Among the lines of data below, reproduce only those from the one with "Keep writing the" through the one with "turnedRing(band, 32), agedBrass);", exactly as they stand, both ends included.

Records
□ □ □

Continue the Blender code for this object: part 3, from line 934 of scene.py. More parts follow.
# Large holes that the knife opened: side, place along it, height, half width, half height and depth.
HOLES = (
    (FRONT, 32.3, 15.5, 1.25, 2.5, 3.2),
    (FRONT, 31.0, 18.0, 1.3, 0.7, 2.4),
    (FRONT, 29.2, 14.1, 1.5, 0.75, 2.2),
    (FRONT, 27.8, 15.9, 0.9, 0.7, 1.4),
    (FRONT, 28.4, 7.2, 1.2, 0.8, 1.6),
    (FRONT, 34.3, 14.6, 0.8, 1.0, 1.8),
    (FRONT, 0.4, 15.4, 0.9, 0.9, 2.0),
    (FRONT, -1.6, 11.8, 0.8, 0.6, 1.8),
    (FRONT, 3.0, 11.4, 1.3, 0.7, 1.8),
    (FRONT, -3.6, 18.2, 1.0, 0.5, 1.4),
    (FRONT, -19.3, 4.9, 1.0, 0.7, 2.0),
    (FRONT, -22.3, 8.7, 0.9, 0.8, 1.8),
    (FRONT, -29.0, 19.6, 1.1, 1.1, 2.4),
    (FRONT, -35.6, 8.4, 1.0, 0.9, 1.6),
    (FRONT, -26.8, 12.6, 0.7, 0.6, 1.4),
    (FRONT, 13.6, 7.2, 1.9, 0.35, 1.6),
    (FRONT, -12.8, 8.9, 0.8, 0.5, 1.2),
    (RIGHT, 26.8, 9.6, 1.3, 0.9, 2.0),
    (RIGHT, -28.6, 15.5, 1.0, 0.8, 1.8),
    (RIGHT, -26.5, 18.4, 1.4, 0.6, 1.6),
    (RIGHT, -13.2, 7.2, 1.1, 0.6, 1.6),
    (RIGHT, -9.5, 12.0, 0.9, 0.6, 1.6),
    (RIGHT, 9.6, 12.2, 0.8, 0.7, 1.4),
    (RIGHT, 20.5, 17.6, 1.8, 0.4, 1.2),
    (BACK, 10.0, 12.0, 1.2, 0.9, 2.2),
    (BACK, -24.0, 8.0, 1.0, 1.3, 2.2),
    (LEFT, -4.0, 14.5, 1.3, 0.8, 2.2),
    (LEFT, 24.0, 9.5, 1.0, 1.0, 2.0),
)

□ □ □

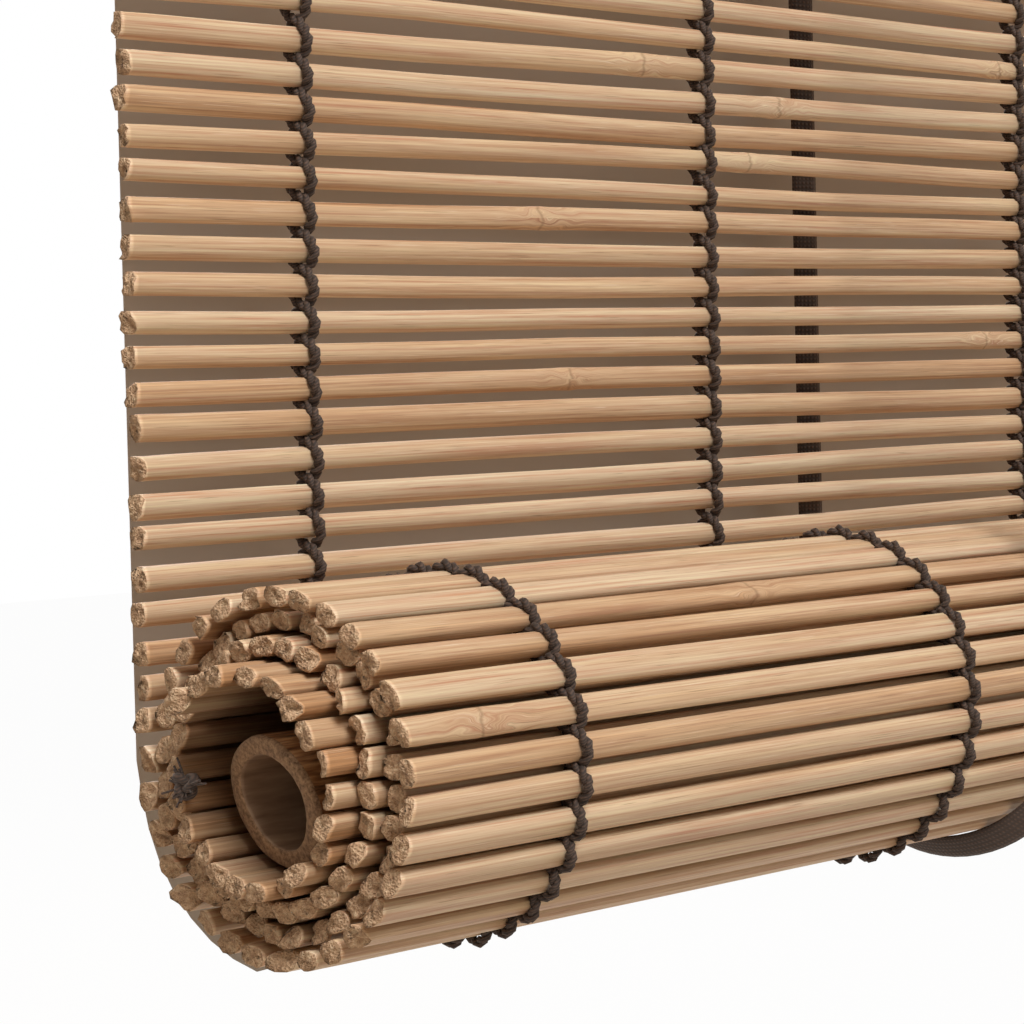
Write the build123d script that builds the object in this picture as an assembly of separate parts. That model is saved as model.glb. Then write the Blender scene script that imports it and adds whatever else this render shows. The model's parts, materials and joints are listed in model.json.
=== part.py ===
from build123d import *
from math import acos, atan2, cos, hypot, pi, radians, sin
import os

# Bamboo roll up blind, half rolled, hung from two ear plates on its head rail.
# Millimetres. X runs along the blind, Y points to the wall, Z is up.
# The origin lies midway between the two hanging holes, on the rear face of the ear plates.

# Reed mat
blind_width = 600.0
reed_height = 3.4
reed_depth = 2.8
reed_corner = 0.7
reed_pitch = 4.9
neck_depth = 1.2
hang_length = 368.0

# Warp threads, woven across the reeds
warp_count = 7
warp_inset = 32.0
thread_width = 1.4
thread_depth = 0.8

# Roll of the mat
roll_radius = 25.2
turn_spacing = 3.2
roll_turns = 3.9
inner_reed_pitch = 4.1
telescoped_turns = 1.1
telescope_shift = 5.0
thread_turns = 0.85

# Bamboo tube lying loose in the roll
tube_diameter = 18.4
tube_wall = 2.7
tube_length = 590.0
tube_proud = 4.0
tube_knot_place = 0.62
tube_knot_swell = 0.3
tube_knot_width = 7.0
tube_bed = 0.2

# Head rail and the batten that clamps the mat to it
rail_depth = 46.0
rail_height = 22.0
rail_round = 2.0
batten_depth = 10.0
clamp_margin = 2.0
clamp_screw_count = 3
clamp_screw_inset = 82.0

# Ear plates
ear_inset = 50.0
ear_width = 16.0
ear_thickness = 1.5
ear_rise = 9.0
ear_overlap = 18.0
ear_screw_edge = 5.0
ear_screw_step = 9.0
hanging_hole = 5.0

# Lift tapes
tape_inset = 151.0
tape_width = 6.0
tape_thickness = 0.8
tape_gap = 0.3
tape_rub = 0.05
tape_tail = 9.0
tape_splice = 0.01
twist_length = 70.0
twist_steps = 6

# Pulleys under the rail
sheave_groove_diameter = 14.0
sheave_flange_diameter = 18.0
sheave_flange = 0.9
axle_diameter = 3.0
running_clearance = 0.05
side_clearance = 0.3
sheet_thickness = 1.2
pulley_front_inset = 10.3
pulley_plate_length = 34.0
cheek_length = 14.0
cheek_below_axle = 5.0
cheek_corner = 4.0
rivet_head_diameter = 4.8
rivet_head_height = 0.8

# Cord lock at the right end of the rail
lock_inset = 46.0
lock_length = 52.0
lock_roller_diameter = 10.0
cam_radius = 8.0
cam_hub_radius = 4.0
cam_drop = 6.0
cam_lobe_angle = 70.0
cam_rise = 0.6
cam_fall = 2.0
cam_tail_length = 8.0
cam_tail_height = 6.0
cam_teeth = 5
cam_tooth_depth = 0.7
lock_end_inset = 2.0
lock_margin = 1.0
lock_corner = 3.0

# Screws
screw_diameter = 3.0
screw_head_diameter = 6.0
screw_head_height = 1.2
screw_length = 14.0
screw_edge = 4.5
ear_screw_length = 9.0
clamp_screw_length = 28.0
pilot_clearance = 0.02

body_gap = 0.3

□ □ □

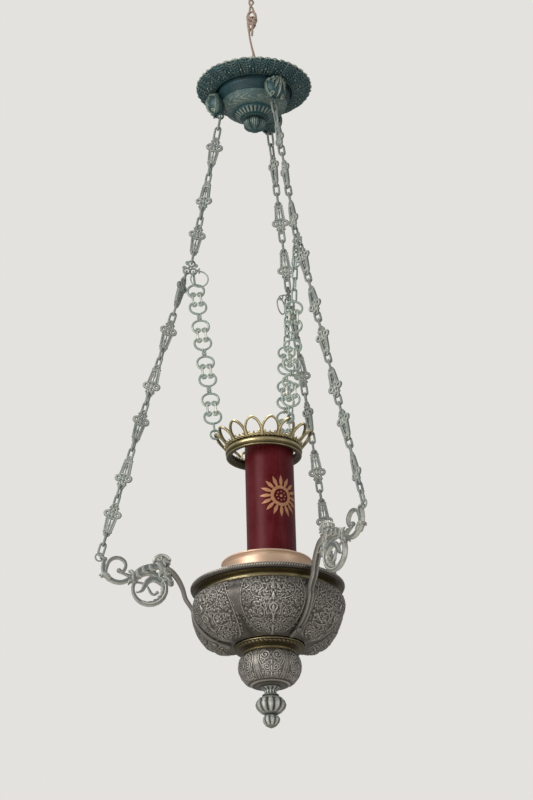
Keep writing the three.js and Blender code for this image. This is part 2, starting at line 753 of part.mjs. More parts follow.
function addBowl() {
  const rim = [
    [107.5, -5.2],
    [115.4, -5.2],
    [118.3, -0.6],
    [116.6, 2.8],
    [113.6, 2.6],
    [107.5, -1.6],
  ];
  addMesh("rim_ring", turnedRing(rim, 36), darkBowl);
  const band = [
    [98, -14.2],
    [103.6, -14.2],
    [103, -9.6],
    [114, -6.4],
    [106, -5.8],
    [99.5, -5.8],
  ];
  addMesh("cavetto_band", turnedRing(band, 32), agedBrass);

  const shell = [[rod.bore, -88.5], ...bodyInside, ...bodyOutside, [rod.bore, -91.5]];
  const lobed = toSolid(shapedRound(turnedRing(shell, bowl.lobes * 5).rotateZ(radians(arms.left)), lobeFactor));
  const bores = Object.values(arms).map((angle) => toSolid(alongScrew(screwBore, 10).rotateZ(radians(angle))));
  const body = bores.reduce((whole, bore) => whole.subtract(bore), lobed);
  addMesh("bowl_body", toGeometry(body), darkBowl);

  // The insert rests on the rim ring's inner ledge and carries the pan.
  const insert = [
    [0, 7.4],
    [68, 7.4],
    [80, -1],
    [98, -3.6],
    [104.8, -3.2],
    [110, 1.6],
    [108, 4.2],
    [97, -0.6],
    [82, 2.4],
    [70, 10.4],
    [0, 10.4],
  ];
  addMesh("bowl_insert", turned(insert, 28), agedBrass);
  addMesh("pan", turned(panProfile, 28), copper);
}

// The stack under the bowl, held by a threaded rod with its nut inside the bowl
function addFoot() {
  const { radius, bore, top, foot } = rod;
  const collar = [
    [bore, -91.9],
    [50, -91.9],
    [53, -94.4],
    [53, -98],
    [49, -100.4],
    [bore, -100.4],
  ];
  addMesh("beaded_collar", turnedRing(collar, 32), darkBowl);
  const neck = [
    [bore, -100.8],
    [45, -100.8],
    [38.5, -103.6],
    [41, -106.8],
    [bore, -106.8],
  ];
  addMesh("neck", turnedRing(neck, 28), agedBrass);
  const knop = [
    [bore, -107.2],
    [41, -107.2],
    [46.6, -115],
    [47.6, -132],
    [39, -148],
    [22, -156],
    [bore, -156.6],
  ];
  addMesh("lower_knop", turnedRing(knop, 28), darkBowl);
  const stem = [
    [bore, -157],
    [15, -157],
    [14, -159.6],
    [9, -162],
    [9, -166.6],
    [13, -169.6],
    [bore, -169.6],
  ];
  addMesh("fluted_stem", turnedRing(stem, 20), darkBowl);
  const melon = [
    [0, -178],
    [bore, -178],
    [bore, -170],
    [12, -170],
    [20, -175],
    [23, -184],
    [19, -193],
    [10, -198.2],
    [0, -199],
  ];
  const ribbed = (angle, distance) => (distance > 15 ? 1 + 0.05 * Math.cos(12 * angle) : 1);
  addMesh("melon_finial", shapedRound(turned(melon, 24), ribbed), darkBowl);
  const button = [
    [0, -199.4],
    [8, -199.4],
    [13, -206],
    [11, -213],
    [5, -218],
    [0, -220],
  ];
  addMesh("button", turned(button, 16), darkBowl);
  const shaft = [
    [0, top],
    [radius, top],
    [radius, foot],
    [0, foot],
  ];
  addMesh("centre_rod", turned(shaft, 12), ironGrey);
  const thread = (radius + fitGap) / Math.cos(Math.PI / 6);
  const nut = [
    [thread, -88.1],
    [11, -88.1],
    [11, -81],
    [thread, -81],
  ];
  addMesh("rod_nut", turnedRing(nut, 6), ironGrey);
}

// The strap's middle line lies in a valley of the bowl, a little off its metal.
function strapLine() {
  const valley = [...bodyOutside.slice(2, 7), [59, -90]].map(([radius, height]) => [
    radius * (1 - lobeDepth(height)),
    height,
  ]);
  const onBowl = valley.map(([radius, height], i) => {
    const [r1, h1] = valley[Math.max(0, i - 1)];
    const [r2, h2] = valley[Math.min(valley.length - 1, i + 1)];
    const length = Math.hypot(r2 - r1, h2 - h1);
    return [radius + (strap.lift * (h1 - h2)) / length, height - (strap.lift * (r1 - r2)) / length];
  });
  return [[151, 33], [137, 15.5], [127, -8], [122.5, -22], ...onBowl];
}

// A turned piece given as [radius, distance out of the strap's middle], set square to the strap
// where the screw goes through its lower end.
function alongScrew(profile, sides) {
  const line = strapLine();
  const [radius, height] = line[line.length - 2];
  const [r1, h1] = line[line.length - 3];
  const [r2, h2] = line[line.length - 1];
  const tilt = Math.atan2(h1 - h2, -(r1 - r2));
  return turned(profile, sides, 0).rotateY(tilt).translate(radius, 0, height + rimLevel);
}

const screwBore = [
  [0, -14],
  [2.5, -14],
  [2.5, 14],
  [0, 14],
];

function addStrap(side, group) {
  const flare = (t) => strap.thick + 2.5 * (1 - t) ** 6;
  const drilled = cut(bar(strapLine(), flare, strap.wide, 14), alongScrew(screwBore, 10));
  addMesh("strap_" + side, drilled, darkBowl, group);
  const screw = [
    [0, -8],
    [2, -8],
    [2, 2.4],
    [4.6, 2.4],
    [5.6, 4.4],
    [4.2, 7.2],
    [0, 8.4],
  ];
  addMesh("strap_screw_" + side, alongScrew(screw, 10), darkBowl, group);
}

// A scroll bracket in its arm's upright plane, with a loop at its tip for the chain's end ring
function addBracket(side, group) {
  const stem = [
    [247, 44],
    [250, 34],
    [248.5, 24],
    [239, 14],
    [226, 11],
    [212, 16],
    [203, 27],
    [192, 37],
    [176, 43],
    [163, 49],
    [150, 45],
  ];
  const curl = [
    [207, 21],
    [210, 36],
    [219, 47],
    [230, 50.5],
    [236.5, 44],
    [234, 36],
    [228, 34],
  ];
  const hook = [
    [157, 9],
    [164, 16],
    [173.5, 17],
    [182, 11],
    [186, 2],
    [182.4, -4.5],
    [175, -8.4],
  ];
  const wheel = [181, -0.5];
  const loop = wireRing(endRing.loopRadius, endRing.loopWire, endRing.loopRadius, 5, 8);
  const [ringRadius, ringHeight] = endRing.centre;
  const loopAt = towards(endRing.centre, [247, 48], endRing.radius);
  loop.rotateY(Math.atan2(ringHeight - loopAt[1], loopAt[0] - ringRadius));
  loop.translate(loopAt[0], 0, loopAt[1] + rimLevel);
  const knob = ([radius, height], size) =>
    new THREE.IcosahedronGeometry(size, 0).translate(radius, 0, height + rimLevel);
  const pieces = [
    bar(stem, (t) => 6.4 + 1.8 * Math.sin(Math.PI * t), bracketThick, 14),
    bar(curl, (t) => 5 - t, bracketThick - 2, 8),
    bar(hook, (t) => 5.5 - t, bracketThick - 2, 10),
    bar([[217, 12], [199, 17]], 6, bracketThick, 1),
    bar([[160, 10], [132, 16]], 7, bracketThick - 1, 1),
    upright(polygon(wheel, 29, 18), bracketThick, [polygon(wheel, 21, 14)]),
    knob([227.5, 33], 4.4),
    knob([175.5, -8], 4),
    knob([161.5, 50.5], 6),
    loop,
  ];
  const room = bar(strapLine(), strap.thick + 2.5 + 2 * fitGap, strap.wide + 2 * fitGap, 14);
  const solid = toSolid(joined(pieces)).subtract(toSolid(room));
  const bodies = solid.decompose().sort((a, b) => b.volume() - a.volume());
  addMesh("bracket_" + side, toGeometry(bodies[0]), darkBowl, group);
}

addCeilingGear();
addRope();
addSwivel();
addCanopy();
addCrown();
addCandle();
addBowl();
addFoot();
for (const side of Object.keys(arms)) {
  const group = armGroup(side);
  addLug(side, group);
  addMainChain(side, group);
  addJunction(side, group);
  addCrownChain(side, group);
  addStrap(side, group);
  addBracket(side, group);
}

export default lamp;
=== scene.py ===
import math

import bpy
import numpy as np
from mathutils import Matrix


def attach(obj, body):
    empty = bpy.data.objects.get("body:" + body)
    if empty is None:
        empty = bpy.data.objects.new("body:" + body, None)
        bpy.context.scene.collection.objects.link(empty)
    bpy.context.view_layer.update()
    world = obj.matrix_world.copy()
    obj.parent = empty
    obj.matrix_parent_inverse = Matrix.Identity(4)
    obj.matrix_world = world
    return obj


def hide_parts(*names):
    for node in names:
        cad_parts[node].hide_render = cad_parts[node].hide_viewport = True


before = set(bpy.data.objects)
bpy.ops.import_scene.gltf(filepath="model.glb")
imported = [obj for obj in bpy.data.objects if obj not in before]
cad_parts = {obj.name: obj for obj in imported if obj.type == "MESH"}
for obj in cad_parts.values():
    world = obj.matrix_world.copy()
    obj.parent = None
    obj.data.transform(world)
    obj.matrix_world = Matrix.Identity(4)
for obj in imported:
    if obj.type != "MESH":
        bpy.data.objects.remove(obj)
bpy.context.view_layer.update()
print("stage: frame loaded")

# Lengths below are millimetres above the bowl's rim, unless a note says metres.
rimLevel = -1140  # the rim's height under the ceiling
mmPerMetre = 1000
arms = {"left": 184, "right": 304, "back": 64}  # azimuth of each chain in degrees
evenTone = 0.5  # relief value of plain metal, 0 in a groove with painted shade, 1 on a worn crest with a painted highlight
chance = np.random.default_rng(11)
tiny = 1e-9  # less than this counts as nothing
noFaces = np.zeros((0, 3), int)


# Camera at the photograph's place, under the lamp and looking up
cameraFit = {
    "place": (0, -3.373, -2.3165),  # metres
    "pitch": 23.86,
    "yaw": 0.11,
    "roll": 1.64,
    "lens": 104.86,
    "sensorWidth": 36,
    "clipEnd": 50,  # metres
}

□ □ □

▶ Finished task:
Keep writing the three.js and Blender code for this image. This is part 2, starting at line 753 of part.mjs. More parts follow.
function addBowl() {
  const rim = [
    [107.5, -5.2],
    [115.4, -5.2],
    [118.3, -0.6],
    [116.6, 2.8],
    [113.6, 2.6],
    [107.5, -1.6],
  ];
  addMesh("rim_ring", turnedRing(rim, 36), darkBowl);
  const band = [
    [98, -14.2],
    [103.6, -14.2],
    [103, -9.6],
    [114, -6.4],
    [106, -5.8],
    [99.5, -5.8],
  ];
  addMesh("cavetto_band", turnedRing(band, 32), agedBrass);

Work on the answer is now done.